Saturday, July 20, 2024

‘Devastating’: Belleville council issues urgent plea for action on homelessness

Belleville City Hall. – Photo by Hollie Pratt-Campbell/Hometownist

Belleville council thoroughly discussed the pressing issue of homelessness in the community at a recent council meeting, concluding in a motion urging the provincial government to recognize homelessness as a social, economic, and health crisis in Ontario.

On Tuesday, Nov. 14, Mayor Neil Ellis presented the motion to council, stating, “It’s about provincial recognition of homelessness as a crisis.

“The homelessness crisis is taking a devastating toll on families and communities, and undermining a healthy and prosperous Ontario,” Ellis continued, reading the motion. “The homeless crisis is the result of under-investment, and poor policy choices of successive provincial governments, and … requires a range of housing, social services, and health solutions by government.”

The motion was supported and carried by council, being moved by Ward 1 councillor Lisa Anne Chatten and seconded by Ward 2 councillor Kathryn Ann Brown.

Councillors took turns speaking about the homelessness crisis and how it has affected the City of Belleville. All members seemed in agreement that it is a critical issue taking a devastating toll on families and communities.

The discussion highlighted the failures of provincial governments in addressing homelessness and emphasized the pressing need for a comprehensive plan involving housing, social services, and health solutions.

Ward 1 Councillor Tyler Allsopp added that the homelessness crisis cannot be addressed or tackled on a per-community basis; it’s an issue that needs to be rectified across the province so all people and communities can improve simultaneously.

“We need the province to step up and do their job,” Coun. Allsopp said. “It needs to be fixed in every other community across this province … we do not have the resources to do it on our own.

“Even though some of the provincial funding flows into different organizations [and] attempts to address the situation, it is too often too little and always changes depending on what the budget cycle looks like … And when [funding] starts and stops, you will never be able to properly address this problem,” Allsopp continued.

Council members emphasized challenges faced by local municipalities and organizations, adding that these efforts lack the resources, capacity, and jurisdiction to tackle this complex issue fully. The motion calls for urgent action from the provincial government to collaborate with various community health, economic, and Indigenous partners to develop resources and implement a plan to end homelessness.

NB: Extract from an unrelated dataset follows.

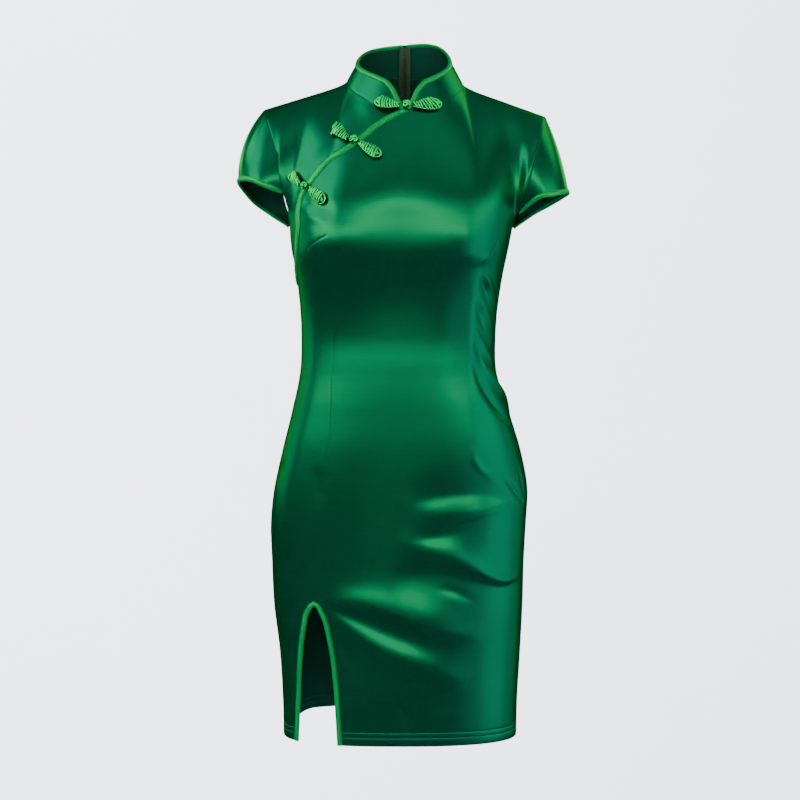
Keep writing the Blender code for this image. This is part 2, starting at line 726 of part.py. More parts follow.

“Health care and housing are two primary responsibilities of the province,” Ellis reiterated in his statement.

“We can’t manage it on four-year election cycles,” said Ward 2 councillor Paul Carr, following Mayor Ellis’s statement. “People are falling through the cracks.”

Councillors each took a turn voicing their unwavering support for the motion. Many echoed Carr’s statement, expressing frustration over the recurring approach of short-term fixes during election cycles and the inability to create sustained, effective solutions.

Another dominant factor highlighted was the strain this crisis has on emergency services. Councillors cited examples of overdose responses, increased policing, and challenges in providing adequate healthcare support to the homeless population.

“Our EMS Paramedic Services have responded to 90 overdose calls between November 1 to November 7, just the first week of November,” Coun. Allsopp said. “That has a huge amount of strain across the entire system. Police are also responding. Fire is also responding. This is a massive challenge.”

Council also shed light on the inadequacy of available resources, such as warming centres and mental health support, further emphasizing a need for increased funding and institutional solutions. Councillors provided insights into some of the challenges faced by the homeless population, including gaps in institutional support for mental health and addiction.

Coun. Allsopp expressed that if the housing crisis could be addressed and solved, then that strain being taken off the unhoused, off the community, and off the province, could also allow for space and resources to address a multitude of other issues.

“A lot of folks are suffering from mental illness. A lot of people are suffering from addiction. The housing epidemic that we have in this country is unbelievable. People that are my age have no hope of ever getting a home, and if you can’t secure your housing, good luck ever finding a way to retire as well. So this is a problem that seems not just in the homeless but all the way up to our community,” Coun. Allsopp said. “So this is something that really needs to be addressed.”

An urgency for creating solid, institutional solutions to address multifaceted issues contributing to homelessness was stressed throughout the meeting.

Another motion was proposed to hasten the early opening of the warming centre in Belleville. Currently, the warming centre opens for the season on Dec. 15; however, there have already been multiple nights below freezing, and the opening of the warming centre is still a month away.

“It’s cruel,” Ward 1 councillor Sean Kelly said. “There’s no place for 150+ people on the streets in November.”

The motion aims to alleviate some immediate challenges faced by the unhoused as winter approaches. However, previous attempts to advance the start date of such centres were met with resistance, raising concerns about the viability of this approach.

The meeting concluded with council members expressing solidarity in urging the provincial government to take immediate and substantial action to combat homelessness, emphasizing a need for sustained, reliable funding, institutional support, and comprehensive strategies.